- Molyvdoskepastos Location within Greece
- Coordinates: 40°3′46″N 20°34′14″E﻿ / ﻿40.06278°N 20.57056°E
- Country: Greece
- Administrative region: Epirus
- Regional unit: Ioannina
- Municipality: Konitsa
- Municipal unit: Konitsa
- Elevation: 501 m (1,644 ft)

Population (2021)
- • Community: 45
- Time zone: UTC+2 (EET)
- • Summer (DST): UTC+3 (EEST)

= Molyvdoskepastos =

Village in Epirus, Greece

Molyvdoskepastos (Μολυβδοσκέπαστος, before 1929: Δεπαλίτσα, Depalitsa) is a village located in the municipality of Konitsa, in the Ioannina regional unit, Epirus, Greece. It has a population of 45 people (2021) and is the birthplace of former Greek President Karolos Papoulias. Although traditionally included in the historical region of Pogoni, it is not a part of the municipality of Pogoni.

The village is located on the eastern side of Mt. Dousko, on the left bank of the Aoos river, and is 1.5km west-southwest from its confluence with the Sarantaporos river.

== Name ==
The village is recorded as Dipalitza in the chronicle of Mount Athos (1585), while in the 19th century the scholar Panagiotis Aravantinos used the same form, and the scholar Ioannis Lambridis wrote it as Dipalitsa and described it as meaning 'water mill'.

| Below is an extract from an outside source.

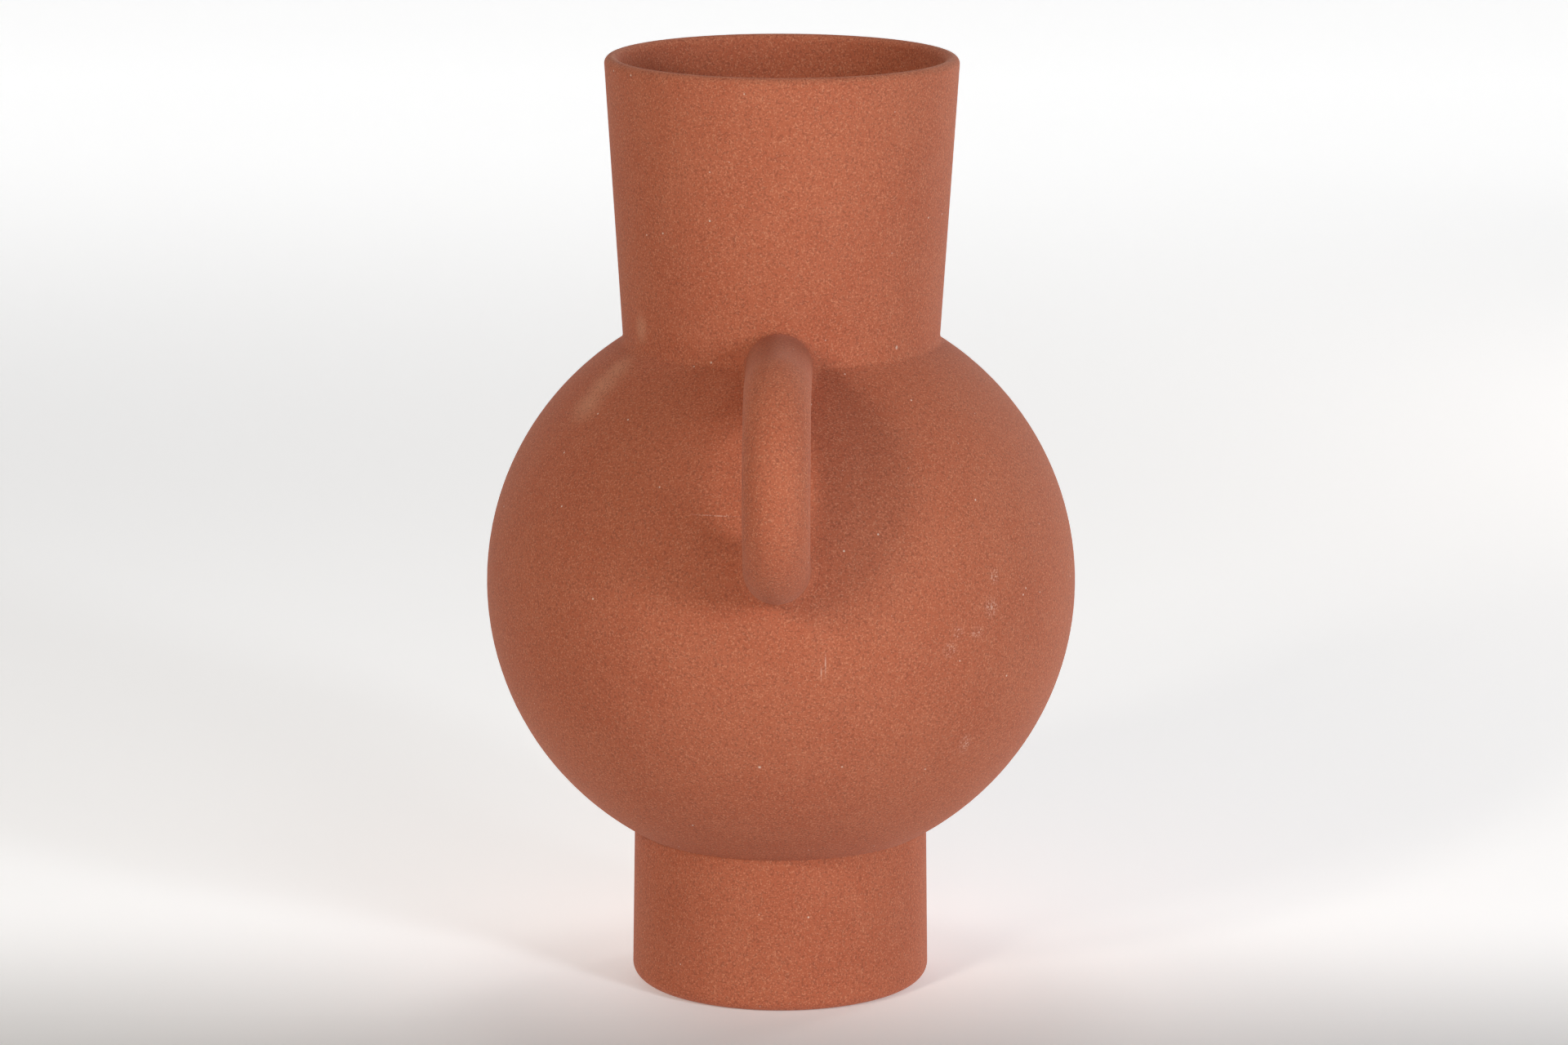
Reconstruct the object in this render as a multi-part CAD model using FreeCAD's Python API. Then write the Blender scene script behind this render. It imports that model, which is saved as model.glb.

The linguist Kostas Oikonomou stated the toponym is Albanian, a compound derived from the Albanian numeral dy 'two' and the appellative palic/ë, -a. This comes from the noun pal/ë, -a meaning 'aspect, district, side' and is combined with the Albanian diminutive suffix -icë and -ica, which stems from the Slavic -ica, while the Albanian y became i in Greek. In this toponym, the word pal/ë, -a is used as a geographical term. The village was renamed after the Monastery of Panagia Molyvdoskepastos.